26/08/2018
CLIMAT
« Le Monde :
Le Pommier réédite en septembre "Le Contrat naturel" et, bientôt, "Le Tiers instruit", qui sont sortis pour la première fois il y a presque trente ans. Pour quelles raisons ?Michel Serres :
Mes nouvelles préfaces expliquent que les sciences dures ont changé le monde, mais que les administrateurs ne sont pas instruits des causes. Ceux qui gouvernent commandent un monde qui se transforme pour des raisons qu'ils ignorent. Et cette absence d'instruction savante est vraiment dramatique. Il y a trente ans, on parlait sereinement du monde, aujourd'hui il nous dépasse. Il est donc urgent d'établir un contrat naturel.

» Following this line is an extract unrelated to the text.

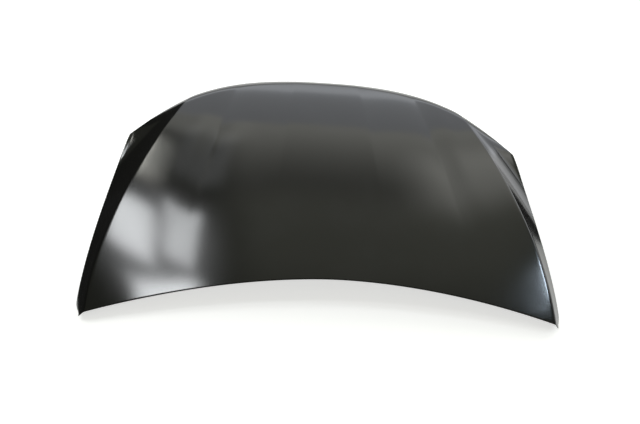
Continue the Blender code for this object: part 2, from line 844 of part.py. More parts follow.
def mastic_pad(name, column, row):
    """A pad of mastic that fills a land cell from the frame up to the skin."""
    build = bmesh.new()
    cell_length = (cell_point(column, row, 0.5, 1.0, 0.0) - cell_point(column, row, 0.5, 0.0, 0.0)).length
    margin = (1.0 - MASTIC_WIDTH_SHARE) / 2.0
    half = MASTIC_LENGTH / cell_length / 2.0
    corners = [(margin, 0.5 - half), (1.0 - margin, 0.5 - half),
               (1.0 - margin, 0.5 + half), (margin, 0.5 + half)]
    layers = []
    for depth in (LAND_DEPTH - GAP, SKIN_GAUGE + GAP):
        layers.append([build.verts.new(cell_point(column, row, *corner, depth)) for corner in corners])
    low, high = layers
    split_quad(build, high[0], high[1], high[2], high[3])
    split_quad(build, low[0], low[3], low[2], low[1])
    for step in range(4):
        after = (step + 1) % 4
        build.faces.new((low[step], low[after], high[after], high[step]))
    return mastic(name, finish_mesh(name, build))


def mastic_pads():
    """Pads on the lands beside each column of windows, at the middle of both window rows."""
    for number, (first, last) in enumerate(WINDOW_COLUMNS, 1):
        for label, (start, _) in zip(("rear", "front"), WINDOW_ROWS):
            mastic_pad(f"mastic_right_{label}_{number}", last, start + 1)
            mastic_pad(f"mastic_left_{label}_{number}", -last - 1, start + 1)


for old in list(bpy.data.objects):
    bpy.data.objects.remove(old)

BONNET = bpy.data.objects.new("bonnet", None)
bpy.context.scene.collection.objects.link(BONNET)
BONNET.matrix_basis = REST

outer_skin()
inner_frame()
hinge_mountings()
striker()
prop_bracket()
mastic_pads()
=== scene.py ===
"""Car bonnet in black primer, seen from above its rear edge on a white ground.

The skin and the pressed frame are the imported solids' sheets, built finer and with rounded bends.
The skin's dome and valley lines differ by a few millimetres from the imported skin's, to bend the
light it mirrors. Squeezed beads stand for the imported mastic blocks, and the other fixings are the
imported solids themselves.
"""

import json
import math

import bmesh
import bpy
import numpy as np
from mathutils import Matrix, Vector


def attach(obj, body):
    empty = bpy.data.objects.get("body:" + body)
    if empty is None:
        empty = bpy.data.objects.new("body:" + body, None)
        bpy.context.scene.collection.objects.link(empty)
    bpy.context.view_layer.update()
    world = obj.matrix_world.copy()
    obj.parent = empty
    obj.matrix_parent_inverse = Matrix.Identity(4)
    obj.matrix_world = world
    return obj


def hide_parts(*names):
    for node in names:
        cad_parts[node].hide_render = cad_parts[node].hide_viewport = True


# Outline of the panel in plan
REAR_WIDTH = 1.460
NOSE_WIDTH = 1.324
LENGTH = 0.858
REAR_SWEEP = 0.098
REAR_SWEEP_POWER = 1.88
NOSE_SWEEP = 0.345
NOSE_SWEEP_POWER = 2.84
SIDE_BOW = 0.018
CORNER_TUCK = 0.021
CORNER_TUCK_REACH = 0.039

# Curvature of the panel
RISE = 0.048
FALL = 0.094
FALL_POWER = 3.98
REAR_CROWN = 0.069
NOSE_CROWN = 0.0185
CROWN_POWER = 1.70
NOSE_RADIUS = 0.080
NOSE_TURN = math.radians(62.0)
NOSE_TURN_LOSS = 0.85

# Shoulder crease
SHOULDER_INSET = 0.017
SHOULDER_NOSE = 0.465
SHOULDER_BOW = 0.064
REAR_SIDE_SLOPE = 1.06
NOSE_SIDE_SLOPE = 0.095
SHOULDER_ROUND = 0.0030

# Raised dome, which falls away outside its crease to a valley line on each side
DOME_REAR = 0.195
DOME_NOSE = 0.110
DOME_HEIGHT = 0.0042
DOME_FALL = 0.060
DOME_ROUND = 0.0025
DOME_FADE_START = 0.22
DOME_FADE_END = 0.66
VALLEY_REAR = 0.479
VALLEY_NOSE = 0.314
VALLEY_DEPTH = 0.0030
VALLEY_APPROACH = 0.045
VALLEY_RETURN = 0.100
VALLEY_ROUND = 0.004
RELIEF_END = 0.012
RELIEF_RUN_OUT = 0.055

# Sheets and hem
SKIN_GAUGE = 0.0007
FRAME_GAUGE = 0.0007
GAP = 0.0003
HEM_WIDTH = 0.013
HEM_STACK = SKIN_GAUGE * 2.0 + FRAME_GAUGE + GAP * 2.0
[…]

Or, on ne pourra le faire que si on met les sciences de la vie et de la Terre au programme de Sciences Po et de l'ENA. Imaginez un examen de physique quantique au concours d'entrée de l'ENA, ça révolutionnerait pas mal les choses ! Ça permettrait surtout à ceux qui nous gouvernent de savoir ce que signifie le mot « climat ».
Le Monde n° 22887, daté des 12 et 13 août 2018,
Extrait de L'été des Débats, p. 22.
Michel Serres :
« Ce n'était pas mieux avant,
mais ça pourrait être pire après ! »
Propos recueillis par Nicolas Truong.
Les lectures de Roberte Roberte.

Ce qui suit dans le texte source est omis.